What is Data Wrangling?
Data wrangling is the process of transforming and mapping data from one "raw" data form into another format with the intent of making it more appropriate and valuable for a variety of downstream purposes such as analytics. While in many cases data transformation involves both code and human intervention, ideally it is fully automated using a repeatable script.
A data wrangler is a person who performs these transformation operations. The process includes gathering the data (for example, downloading a file from the web, scraping a web page, querying an API or a database), assessing its quality, cleaning it (fix or remove them) and finally storing it in a way that make subsequent analysis easy.
Data Wrangling Methods
Data wrangling can be broadly categorized into two main types:
- Structural changes — changing the format of your data to make it easier to work with (for example, converting an Excel file into a CSV file or JSON file) or changing how the data is stored (for example, storing tabular data in a relational database rather than an Excel file).
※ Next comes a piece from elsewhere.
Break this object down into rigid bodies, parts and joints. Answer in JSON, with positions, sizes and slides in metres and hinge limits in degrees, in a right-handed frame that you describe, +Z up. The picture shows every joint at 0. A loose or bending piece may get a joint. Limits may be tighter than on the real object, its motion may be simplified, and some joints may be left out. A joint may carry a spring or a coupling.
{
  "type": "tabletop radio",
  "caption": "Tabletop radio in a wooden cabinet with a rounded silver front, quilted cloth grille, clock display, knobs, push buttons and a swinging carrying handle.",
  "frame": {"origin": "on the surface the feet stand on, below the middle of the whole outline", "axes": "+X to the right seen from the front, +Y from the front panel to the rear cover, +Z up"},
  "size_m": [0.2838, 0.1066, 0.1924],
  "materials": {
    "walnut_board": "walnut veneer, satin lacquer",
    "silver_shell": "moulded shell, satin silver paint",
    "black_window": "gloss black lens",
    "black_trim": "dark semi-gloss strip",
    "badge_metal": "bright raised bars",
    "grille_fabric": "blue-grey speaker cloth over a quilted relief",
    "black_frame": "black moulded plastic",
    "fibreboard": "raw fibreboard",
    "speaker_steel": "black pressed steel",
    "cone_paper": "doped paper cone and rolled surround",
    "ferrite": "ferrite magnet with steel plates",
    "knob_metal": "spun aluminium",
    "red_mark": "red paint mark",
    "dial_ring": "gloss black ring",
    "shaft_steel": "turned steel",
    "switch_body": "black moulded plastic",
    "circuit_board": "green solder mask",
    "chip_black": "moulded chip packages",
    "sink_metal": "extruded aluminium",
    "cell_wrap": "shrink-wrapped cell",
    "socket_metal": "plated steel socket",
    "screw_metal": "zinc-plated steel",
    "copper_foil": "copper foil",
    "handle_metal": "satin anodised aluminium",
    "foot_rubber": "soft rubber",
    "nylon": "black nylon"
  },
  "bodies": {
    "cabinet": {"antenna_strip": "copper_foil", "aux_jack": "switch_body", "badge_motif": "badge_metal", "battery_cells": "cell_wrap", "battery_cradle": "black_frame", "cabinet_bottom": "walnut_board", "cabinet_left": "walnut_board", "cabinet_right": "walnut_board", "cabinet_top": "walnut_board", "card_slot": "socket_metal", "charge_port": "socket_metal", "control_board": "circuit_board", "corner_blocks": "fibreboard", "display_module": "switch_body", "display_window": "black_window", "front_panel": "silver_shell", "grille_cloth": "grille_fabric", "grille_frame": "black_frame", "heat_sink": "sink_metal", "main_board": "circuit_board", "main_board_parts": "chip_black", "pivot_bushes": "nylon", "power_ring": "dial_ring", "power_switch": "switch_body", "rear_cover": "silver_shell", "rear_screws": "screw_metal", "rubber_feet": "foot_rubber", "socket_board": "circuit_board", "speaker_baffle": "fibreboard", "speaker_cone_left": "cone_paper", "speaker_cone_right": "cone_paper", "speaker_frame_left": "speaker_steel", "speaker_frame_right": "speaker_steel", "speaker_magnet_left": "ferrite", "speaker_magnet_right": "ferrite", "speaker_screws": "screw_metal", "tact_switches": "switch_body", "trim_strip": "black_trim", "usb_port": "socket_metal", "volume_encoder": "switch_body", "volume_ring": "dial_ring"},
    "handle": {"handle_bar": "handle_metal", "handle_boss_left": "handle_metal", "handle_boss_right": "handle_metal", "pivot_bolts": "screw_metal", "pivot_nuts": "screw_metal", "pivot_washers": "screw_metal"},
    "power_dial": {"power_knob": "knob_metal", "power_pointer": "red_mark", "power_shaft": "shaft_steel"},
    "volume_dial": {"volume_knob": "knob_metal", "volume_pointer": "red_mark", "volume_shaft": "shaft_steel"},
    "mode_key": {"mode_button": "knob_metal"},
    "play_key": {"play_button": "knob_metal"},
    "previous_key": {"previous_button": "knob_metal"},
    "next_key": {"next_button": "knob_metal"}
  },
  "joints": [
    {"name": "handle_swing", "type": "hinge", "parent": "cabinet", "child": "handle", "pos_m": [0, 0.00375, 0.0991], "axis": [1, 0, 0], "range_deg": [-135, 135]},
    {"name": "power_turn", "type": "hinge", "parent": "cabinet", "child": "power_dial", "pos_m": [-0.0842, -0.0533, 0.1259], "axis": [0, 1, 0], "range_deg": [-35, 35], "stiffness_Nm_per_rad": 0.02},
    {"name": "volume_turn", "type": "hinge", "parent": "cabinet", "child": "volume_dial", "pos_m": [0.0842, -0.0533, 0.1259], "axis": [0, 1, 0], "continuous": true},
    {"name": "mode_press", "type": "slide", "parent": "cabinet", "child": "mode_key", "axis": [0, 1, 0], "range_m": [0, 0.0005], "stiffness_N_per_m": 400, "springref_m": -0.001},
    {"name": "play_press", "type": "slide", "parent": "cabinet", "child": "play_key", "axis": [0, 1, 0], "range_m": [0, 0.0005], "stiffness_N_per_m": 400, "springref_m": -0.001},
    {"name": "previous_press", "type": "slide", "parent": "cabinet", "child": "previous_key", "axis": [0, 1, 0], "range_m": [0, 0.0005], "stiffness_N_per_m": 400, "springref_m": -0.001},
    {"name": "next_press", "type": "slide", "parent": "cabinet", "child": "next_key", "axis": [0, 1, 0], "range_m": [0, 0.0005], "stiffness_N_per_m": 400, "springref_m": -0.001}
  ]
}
- Semantic changes — changing the meaning of your data (for example, categorizing strings representing colors into a set of color ranges).
Data wrangling can also include a number of other steps such as identifying issues in your dataset and fixing them, either manually or automatically. This often includes filling in missing values or removing duplicates. Often these issues are identified by looking at basic summaries and plots of your data.
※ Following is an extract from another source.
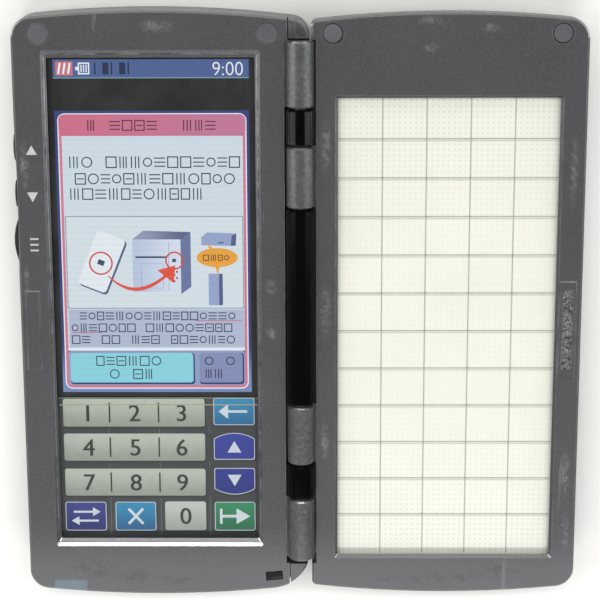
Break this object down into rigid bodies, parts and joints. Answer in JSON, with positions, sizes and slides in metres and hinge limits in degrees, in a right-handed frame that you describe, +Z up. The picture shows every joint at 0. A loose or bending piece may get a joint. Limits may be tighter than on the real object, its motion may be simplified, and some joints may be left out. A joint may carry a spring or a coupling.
{
  "type": "folding handheld ordering terminal",
  "caption": "Two-fold handheld ordering terminal: a main unit with touch screen and printed keypad, hinged to a menu touch panel, opened flat.",
  "frame": {"origin": "on the table under the hinge axis, at mid-length", "axes": "+Z up, +Y towards the terminal's top end, main unit on -X and menu panel on +X"},
  "size_m": [0.1517, 0.1608, 0.0183],
  "materials": {
    "case_paint": "satin",
    "gloss_black": "gloss",
    "touch_glass": "gloss",
    "screen_glass": "gloss",
    "key_print": "satin",
    "menu_print": "satin",
    "mark_white": "matte",
    "key_black": "matte",
    "light_pane": "gloss",
    "dark_pane": "gloss",
    "steel": "satin",
    "shield_steel": "satin",
    "magnet_metal": "rough",
    "cap_plastic": "matte",
    "circuit_board": "satin",
    "chip_black": "matte",
    "frame_metal": "satin",
    "seal_foam": "matte",
    "battery_wrap": "matte",
    "contact_gold": "polished",
    "ribbon_film": "satin",
    "connector_white": "matte",
    "lamp_white": "gloss"
  },
  "bodies": {
    "main_unit": {"main_front_case": "case_paint", "main_rear_case": "case_paint", "window_gasket": "seal_foam", "touch_panel": "touch_glass", "keypad_sheet": "key_print", "lcd_module": "screen_glass", "display_frame": "frame_metal", "main_board": "circuit_board", "processor": "chip_black", "memory_chips": "chip_black", "power_chip": "chip_black", "backup_cell": "steel", "buzzer": "chip_black", "infrared_module": "chip_black", "radio_board": "circuit_board", "radio_shield": "shield_steel", "antenna": "contact_gold", "battery_pack": "battery_wrap", "battery_contacts": "connector_white", "charge_contacts": "contact_gold", "infrared_window": "dark_pane", "light_window": "light_pane", "lamp_board": "circuit_board", "status_lamps": "lamp_white", "side_switches": "shield_steel", "side_key_board": "circuit_board", "case_screws": "steel", "main_screw_caps": "cap_plastic", "catch_plate": "steel", "hinge_pin_upper": "steel", "hinge_pin_lower": "steel", "hinge_cover_upper": "gloss_black", "hinge_cover_middle": "gloss_black", "hinge_cover_lower": "gloss_black", "friction_sleeves": "steel", "ribbon_coil": "ribbon_film", "ribbon_connector": "connector_white"},
    "menu_panel": {"panel_front_case": "case_paint", "panel_rear_case": "case_paint", "panel_gasket": "seal_foam", "menu_touch_panel": "touch_glass", "menu_sheet": "menu_print", "backing_plate": "frame_metal", "panel_board": "circuit_board", "panel_chip": "chip_black", "magnet_bar": "magnet_metal", "panel_screw_caps": "cap_plastic", "panel_screws": "steel", "ribbon_tail": "ribbon_film", "panel_connector": "connector_white"},
    "battery_cover": {"battery_cover": "case_paint"},
    "battery_latch": {"battery_latch": "key_black"},
    "side_key_up": {"side_key_up": "key_black"},
    "side_key_down": {"side_key_down": "key_black"},
    "side_key_enter": {"side_key_enter": "key_black"}
  },
  "joints": [
    {"name": "fold", "type": "hinge", "parent": "main_unit", "child": "menu_panel", "pos_m": [0, 0, 0.01455], "axis": [0, -1, 0], "range_deg": [0, 180]},
    {"name": "side_key_up_press", "type": "slide", "parent": "main_unit", "child": "side_key_up", "axis": [1, 0, 0], "range_m": [0, 0.0005], "stiffness_N_per_m": 1500},
    {"name": "side_key_down_press", "type": "slide", "parent": "main_unit", "child": "side_key_down", "axis": [1, 0, 0], "range_m": [0, 0.0005], "stiffness_N_per_m": 1500},
    {"name": "side_key_enter_press", "type": "slide", "parent": "main_unit", "child": "side_key_enter", "axis": [1, 0, 0], "range_m": [0, 0.0005], "stiffness_N_per_m": 1500},
    {"name": "cover_slide", "type": "slide", "parent": "main_unit", "child": "battery_cover", "axis": [0, -1, 0], "range_m": [0, 0.008]},
    {"name": "latch_slide", "type": "slide", "parent": "main_unit", "child": "battery_latch", "axis": [1, 0, 0], "range_m": [0, 0.0025], "stiffness_N_per_m": 300}
  ]
}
The Data Wrangling Process
Data wrangling is not a single task, but a series of tasks that require human intervention. The process of data wrangling consists of:
- Gathering data. This step involves identifying what data is needed and obtaining that data. Data can be gathered from many sources, including APIs, HTML web pages, and flat files such as .csv or .tsv files.
- Assessing data. Once the data has been gathered, assess whether the gathered data is sufficient for the purposes at hand. For example, if you want to analyze tweets about a topic, but there are only 10 tweets with that topic in your collection of 200 million tweets, the analysis may not be sufficiently robust or accurate.
- Cleaning data. Cleaning refers to detecting and removing errors or inconsistencies from the raw collected (gathered) data so that it can be further analyzed without bias or interference caused by these errors. For example, many times when collecting information from various sources, some entries have incorrect values or lack some attributes (such as age).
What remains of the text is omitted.